> [Exercise task] Return only the lines between the line holding "checks and files" and the line holding "bpy.context.scene.collection.objects.link(rigid_bodies[body])", the two boundary lines included, exactly as they appear.

> [Source data]
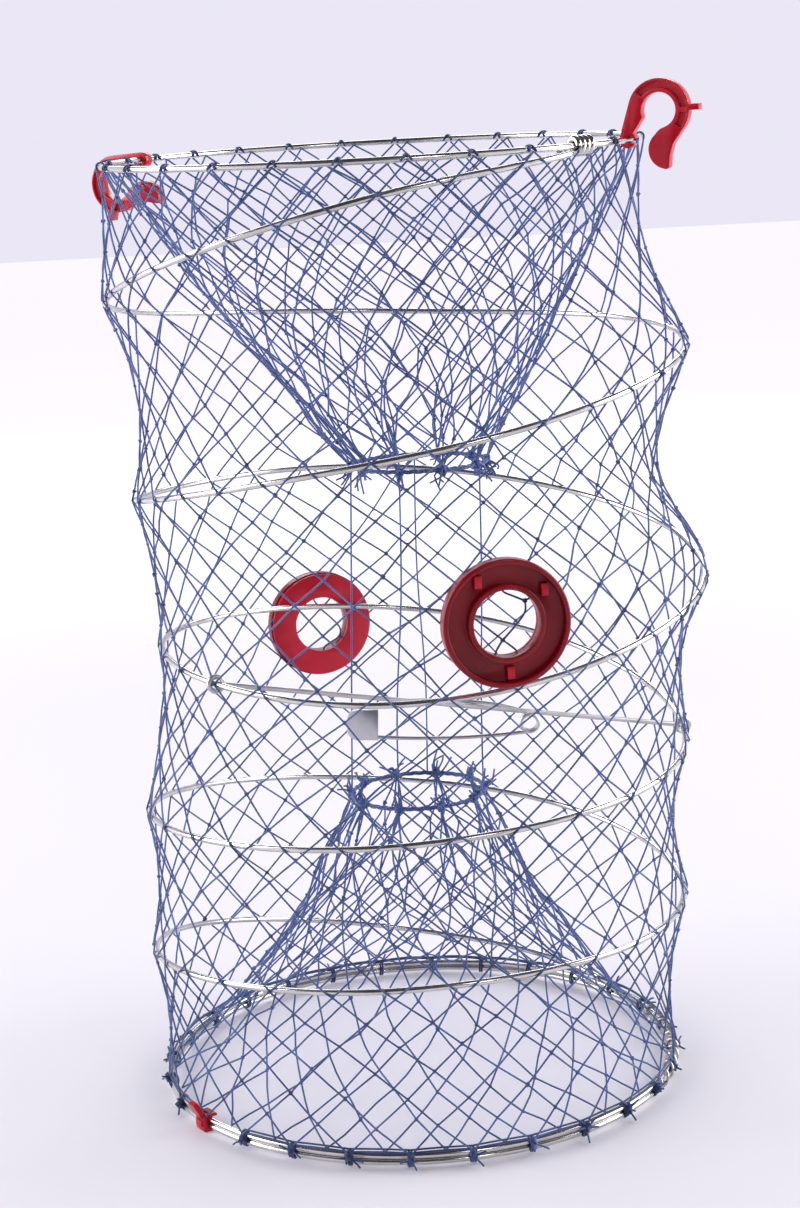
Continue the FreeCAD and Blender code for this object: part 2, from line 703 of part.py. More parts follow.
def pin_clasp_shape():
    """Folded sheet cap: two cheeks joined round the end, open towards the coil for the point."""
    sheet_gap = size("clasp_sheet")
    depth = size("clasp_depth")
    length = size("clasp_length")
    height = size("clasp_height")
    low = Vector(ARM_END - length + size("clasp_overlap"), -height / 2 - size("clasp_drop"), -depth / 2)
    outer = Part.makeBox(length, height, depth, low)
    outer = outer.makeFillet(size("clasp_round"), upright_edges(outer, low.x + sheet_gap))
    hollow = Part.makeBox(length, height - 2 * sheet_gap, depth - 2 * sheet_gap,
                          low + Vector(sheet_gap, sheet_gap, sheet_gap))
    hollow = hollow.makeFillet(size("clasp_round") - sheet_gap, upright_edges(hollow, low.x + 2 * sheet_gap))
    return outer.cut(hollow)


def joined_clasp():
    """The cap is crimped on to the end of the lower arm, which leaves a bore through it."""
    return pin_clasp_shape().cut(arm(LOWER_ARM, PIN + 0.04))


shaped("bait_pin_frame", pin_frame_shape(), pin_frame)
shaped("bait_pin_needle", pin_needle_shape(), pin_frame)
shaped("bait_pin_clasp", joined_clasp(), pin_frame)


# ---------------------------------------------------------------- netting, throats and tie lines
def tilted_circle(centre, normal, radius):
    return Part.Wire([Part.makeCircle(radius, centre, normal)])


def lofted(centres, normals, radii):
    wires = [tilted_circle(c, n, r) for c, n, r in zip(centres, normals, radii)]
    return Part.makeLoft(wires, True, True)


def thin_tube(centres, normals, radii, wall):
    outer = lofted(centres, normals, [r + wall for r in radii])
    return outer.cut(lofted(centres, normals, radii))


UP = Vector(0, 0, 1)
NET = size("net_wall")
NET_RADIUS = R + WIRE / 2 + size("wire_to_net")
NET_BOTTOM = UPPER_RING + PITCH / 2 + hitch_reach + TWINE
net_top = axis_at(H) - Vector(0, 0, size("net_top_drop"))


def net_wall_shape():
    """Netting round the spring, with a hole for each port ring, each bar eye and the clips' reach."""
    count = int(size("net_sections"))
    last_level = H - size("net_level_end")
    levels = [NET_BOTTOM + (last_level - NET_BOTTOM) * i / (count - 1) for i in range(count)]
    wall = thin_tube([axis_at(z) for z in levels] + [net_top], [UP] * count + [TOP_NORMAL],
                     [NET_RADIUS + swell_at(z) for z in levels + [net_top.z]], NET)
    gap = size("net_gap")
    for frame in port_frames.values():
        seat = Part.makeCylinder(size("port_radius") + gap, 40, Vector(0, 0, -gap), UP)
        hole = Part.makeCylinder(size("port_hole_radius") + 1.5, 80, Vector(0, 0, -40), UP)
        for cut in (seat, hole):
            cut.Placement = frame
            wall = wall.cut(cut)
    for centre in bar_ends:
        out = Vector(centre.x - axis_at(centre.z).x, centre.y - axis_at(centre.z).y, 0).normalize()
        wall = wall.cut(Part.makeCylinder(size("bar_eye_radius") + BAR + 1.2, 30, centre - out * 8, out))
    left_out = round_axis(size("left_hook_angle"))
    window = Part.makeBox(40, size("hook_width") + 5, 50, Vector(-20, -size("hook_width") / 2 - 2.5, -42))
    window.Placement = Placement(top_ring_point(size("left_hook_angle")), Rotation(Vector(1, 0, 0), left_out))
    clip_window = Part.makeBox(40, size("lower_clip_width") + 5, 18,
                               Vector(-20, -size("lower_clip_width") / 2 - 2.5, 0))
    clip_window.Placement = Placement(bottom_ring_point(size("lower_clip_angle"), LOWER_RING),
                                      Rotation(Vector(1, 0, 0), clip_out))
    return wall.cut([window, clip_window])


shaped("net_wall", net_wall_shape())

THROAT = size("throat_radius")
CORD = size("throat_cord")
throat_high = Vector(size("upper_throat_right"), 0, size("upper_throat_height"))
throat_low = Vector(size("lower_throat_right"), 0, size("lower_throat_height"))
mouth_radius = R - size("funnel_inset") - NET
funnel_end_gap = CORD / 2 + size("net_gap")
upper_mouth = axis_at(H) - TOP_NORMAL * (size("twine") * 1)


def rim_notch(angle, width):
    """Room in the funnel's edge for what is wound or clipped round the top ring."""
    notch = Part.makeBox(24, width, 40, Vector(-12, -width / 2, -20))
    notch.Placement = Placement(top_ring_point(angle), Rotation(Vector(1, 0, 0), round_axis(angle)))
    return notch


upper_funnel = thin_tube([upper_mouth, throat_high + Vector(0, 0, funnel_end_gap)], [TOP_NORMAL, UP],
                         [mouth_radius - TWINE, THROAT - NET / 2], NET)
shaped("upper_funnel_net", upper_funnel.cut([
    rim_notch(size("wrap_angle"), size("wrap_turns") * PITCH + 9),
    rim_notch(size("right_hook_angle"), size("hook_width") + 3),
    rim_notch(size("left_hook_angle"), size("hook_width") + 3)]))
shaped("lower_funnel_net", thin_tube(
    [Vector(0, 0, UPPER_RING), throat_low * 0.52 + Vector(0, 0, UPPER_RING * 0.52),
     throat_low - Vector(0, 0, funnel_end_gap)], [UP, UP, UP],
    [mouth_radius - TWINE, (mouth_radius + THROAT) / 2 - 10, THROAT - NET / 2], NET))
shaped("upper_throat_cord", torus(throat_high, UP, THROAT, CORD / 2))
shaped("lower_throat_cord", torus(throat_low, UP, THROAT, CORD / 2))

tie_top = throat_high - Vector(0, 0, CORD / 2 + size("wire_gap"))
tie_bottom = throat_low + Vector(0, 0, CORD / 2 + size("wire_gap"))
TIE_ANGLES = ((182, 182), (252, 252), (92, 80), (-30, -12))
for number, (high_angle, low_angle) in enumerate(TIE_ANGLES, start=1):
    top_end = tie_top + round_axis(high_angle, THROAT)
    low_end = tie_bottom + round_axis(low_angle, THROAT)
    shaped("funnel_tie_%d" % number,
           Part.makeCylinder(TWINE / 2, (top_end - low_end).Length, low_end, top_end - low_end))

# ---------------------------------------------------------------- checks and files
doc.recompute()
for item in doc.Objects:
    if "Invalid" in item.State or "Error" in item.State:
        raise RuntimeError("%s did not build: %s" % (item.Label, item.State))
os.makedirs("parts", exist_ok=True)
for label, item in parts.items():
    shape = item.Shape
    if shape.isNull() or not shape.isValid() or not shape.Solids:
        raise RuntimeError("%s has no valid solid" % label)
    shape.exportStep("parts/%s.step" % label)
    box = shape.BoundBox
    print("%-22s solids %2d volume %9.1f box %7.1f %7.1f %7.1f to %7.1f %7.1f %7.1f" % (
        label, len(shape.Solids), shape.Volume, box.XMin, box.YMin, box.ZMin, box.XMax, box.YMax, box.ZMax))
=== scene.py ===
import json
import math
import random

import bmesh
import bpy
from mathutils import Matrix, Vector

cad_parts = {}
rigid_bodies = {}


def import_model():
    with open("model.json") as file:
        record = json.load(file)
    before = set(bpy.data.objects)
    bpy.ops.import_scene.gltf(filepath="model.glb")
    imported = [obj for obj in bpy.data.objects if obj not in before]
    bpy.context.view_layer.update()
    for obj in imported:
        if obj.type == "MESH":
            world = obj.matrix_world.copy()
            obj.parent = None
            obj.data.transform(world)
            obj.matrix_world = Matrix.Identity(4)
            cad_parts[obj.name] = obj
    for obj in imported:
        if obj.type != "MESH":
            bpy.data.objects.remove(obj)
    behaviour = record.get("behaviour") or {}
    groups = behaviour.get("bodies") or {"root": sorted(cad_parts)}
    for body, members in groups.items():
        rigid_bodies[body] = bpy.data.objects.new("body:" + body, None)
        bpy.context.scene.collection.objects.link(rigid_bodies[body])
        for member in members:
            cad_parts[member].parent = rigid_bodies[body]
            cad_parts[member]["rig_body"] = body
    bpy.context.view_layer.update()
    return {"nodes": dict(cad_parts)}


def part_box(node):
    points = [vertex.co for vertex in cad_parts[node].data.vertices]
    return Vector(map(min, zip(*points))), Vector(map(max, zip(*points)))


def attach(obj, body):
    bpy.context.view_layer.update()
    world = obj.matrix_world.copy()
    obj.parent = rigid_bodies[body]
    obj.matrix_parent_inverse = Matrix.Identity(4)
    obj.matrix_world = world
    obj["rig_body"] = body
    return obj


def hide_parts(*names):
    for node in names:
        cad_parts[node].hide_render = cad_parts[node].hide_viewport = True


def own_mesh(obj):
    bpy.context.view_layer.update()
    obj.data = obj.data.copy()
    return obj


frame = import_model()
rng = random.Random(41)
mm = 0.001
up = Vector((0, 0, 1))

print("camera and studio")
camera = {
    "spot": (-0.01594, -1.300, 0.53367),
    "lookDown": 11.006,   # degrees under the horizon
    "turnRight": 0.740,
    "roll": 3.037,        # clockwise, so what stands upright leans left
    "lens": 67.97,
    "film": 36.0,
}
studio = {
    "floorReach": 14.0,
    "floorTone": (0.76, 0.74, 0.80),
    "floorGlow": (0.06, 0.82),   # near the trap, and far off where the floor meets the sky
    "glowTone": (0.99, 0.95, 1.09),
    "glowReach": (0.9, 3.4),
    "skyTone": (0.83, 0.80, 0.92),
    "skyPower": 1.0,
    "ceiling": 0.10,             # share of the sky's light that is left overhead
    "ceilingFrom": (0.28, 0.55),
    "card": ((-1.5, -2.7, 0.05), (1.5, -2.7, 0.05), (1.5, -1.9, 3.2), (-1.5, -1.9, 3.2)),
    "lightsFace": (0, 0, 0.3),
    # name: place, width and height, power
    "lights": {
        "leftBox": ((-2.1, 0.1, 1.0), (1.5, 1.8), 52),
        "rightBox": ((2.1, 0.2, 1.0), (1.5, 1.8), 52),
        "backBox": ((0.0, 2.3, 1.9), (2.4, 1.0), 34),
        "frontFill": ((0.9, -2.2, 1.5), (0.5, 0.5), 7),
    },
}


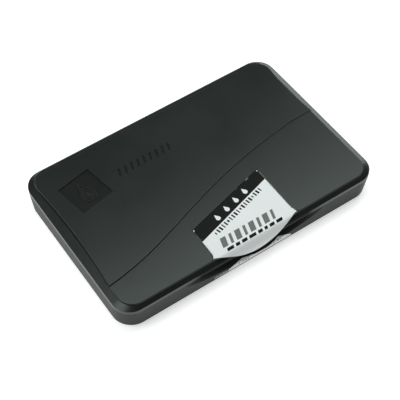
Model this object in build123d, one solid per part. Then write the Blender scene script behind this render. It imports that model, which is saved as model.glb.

> [Task response]
# ---------------------------------------------------------------- checks and files
doc.recompute()
for item in doc.Objects:
    if "Invalid" in item.State or "Error" in item.State:
        raise RuntimeError("%s did not build: %s" % (item.Label, item.State))
os.makedirs("parts", exist_ok=True)
for label, item in parts.items():
    shape = item.Shape
    if shape.isNull() or not shape.isValid() or not shape.Solids:
        raise RuntimeError("%s has no valid solid" % label)
    shape.exportStep("parts/%s.step" % label)
    box = shape.BoundBox
    print("%-22s solids %2d volume %9.1f box %7.1f %7.1f %7.1f to %7.1f %7.1f %7.1f" % (
        label, len(shape.Solids), shape.Volume, box.XMin, box.YMin, box.ZMin, box.XMax, box.YMax, box.ZMax))
=== scene.py ===
import json
import math
import random

import bmesh
import bpy
from mathutils import Matrix, Vector

cad_parts = {}
rigid_bodies = {}


def import_model():
    with open("model.json") as file:
        record = json.load(file)
    before = set(bpy.data.objects)
    bpy.ops.import_scene.gltf(filepath="model.glb")
    imported = [obj for obj in bpy.data.objects if obj not in before]
    bpy.context.view_layer.update()
    for obj in imported:
        if obj.type == "MESH":
            world = obj.matrix_world.copy()
            obj.parent = None
            obj.data.transform(world)
            obj.matrix_world = Matrix.Identity(4)
            cad_parts[obj.name] = obj
    for obj in imported:
        if obj.type != "MESH":
            bpy.data.objects.remove(obj)
    behaviour = record.get("behaviour") or {}
    groups = behaviour.get("bodies") or {"root": sorted(cad_parts)}
    for body, members in groups.items():
        rigid_bodies[body] = bpy.data.objects.new("body:" + body, None)
        bpy.context.scene.collection.objects.link(rigid_bodies[body])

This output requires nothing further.